Rice RMS is part of a national organization with study groups at nine universities, now including Rice. The RMS National Committee designs curricula for study groups and publishes a biannual political magazine called “Red Horizon,” presenting a Marxist perspective on a range of current events and issues. But according to National Committee member Aleksei Kassa, student involvement is low nationwide. 

“Overall in the country right now, we see pretty low levels of student involvement in politics, with a few exceptions once every three or four years, such as what we see [with] Palestine demonstrations or Black Lives Matter back in 2020,” Kassa, a junior at the University of Massachusetts Amherst, said. “For each university it’ll be somewhere between two to four students leading the study, and then you’ll have three or four students who attend regularly.”

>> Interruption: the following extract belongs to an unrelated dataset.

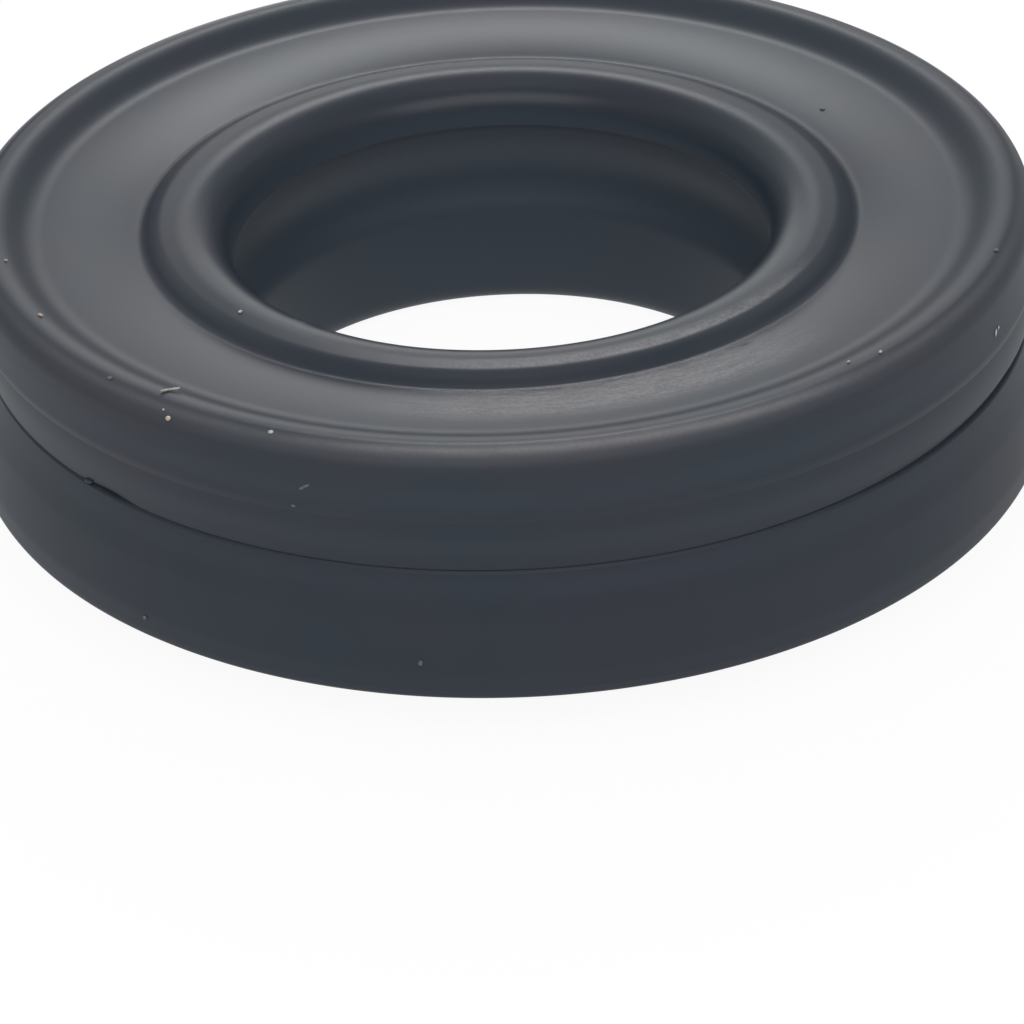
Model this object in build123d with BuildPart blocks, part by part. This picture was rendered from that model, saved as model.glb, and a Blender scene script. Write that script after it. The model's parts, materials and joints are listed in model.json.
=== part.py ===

Rice RMS co-head Maheen Majumdar said he blames busy schedules, campus culture and social media for low political involvement rates at Rice and other universities. 

“There’s a lot of things that go against the active involvement of students within political life,” Rice RMS co-head Maheen Majumdar, a highschool classmate of Katz and UMass Amherst alumnus, said. “For example, as a student I had a lot of busywork, and I know that’s true for students at a lot of universities and especially true at Rice. 

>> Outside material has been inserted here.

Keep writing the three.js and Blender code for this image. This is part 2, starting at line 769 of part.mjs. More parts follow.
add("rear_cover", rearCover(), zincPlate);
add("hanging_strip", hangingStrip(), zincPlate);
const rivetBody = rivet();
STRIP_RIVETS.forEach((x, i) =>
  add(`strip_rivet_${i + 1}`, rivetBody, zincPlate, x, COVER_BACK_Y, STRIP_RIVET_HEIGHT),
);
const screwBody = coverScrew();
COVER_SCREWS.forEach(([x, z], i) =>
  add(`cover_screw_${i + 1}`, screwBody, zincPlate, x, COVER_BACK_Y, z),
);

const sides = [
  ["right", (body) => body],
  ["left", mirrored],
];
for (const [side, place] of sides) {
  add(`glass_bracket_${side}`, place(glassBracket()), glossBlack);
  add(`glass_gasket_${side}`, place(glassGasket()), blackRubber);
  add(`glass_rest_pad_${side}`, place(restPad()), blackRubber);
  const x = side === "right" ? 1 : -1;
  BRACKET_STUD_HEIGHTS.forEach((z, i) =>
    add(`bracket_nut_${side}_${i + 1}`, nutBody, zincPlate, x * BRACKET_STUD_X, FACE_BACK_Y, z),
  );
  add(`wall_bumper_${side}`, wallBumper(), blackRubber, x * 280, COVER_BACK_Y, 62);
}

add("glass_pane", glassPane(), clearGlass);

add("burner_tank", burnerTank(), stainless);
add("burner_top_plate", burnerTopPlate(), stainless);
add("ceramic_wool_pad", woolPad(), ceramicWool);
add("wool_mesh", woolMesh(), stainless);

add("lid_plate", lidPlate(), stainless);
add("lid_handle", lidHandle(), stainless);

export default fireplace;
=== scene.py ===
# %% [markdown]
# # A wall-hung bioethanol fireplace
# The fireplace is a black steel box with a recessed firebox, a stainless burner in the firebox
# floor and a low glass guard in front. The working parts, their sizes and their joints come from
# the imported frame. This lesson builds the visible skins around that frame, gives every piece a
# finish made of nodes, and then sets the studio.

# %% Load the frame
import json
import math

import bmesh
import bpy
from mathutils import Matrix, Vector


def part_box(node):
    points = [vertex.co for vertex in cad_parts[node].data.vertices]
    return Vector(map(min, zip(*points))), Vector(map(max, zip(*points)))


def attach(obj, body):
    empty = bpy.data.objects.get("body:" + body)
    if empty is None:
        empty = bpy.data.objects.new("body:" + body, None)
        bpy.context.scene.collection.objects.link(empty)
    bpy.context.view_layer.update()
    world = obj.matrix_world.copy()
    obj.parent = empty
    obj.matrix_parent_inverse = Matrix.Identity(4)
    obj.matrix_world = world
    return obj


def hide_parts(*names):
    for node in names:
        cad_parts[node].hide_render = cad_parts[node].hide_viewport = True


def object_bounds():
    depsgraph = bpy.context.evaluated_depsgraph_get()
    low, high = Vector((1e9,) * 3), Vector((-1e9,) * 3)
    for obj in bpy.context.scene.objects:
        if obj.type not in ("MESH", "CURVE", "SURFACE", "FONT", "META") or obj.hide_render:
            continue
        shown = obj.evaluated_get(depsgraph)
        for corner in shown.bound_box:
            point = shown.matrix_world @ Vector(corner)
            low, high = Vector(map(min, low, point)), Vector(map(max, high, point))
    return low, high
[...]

“I think there are different negative social trends that go against [political involvement] too,” Majumdar continued. “Party culture and general pleasure-seeking with hookup culture …  [and] social media, which is just like, ‘I get my politics by just scrolling through Twitter a little bit and not actually engaging with the material.’” 

Katz said it’s also possible that students just don’t understand what RMS is really about. 

“The name is Revolutionary Marxist Students, and when people hear ‘revolution,’ they might think that we’re trying to put on a revolution, like, immediately … but that’s not what we’re trying to do,” Katz said. 

Members say Rice RMS is primarily concerned with finding engaging ways to teach and discuss Marxist theory and analyze past socialist revolutionary struggles with students at all levels of understanding and experience. 

“We’re not just lecturing these students about what the key concepts are, but trying to get them to try to think and understand how these concepts click together with what [they] already know, and maybe if [they] don’t have any background, how do [they] begin to get a foundation on these concepts?” Majumdar said. “That involves being able to have little discussions throughout the presentation, asking questions, commenting, bringing questions to the table from your reading and really engaging with the text and the material in a more active way.”

RMS leaders also encourage students to put what they’ve learned in the club into practice after graduation rather than focusing solely on the promising careers and white-collar jobs that their classes may prepare them for.

“We encourage students to not automatically take the careerist path, where you work a white-collar office job for a big company after you graduate,” Katz said. “There have been RMS students at other colleges who have graduated and have decided to devote most of their time to being a labor organizer.”

Rice RMS has also collaborated with other groups both within and beyond the hedges to plan larger events, such as last semester’s “Anti-War Teach-In” event preceding the Baker Institute’s 30th anniversary gala. The event was hosted in partnership with Rice Students for Justice in Palestine, the Party for Socialism and Liberation, the Palestinian Youth Movement, the Houston Democratic Socialists of America and the Rice Asian Diasporic and Asian American Research Collective.

Careerism, social media politics and college life in general — Katz and Majumdar say many things may deter today’s students from the ideas that Karl Marx championed. But for those already involved in RMS, choosing to weave the study of Marxism into everyday life is a no-brainer.

“Marxism has been a great tool for revolutionaries in the past, people wanting to change the world around them,” Kassa said. “If you are someone who recognizes those very real injustices, those very real problems of the world, why not try to commit yourself to starting learning how to make it better?”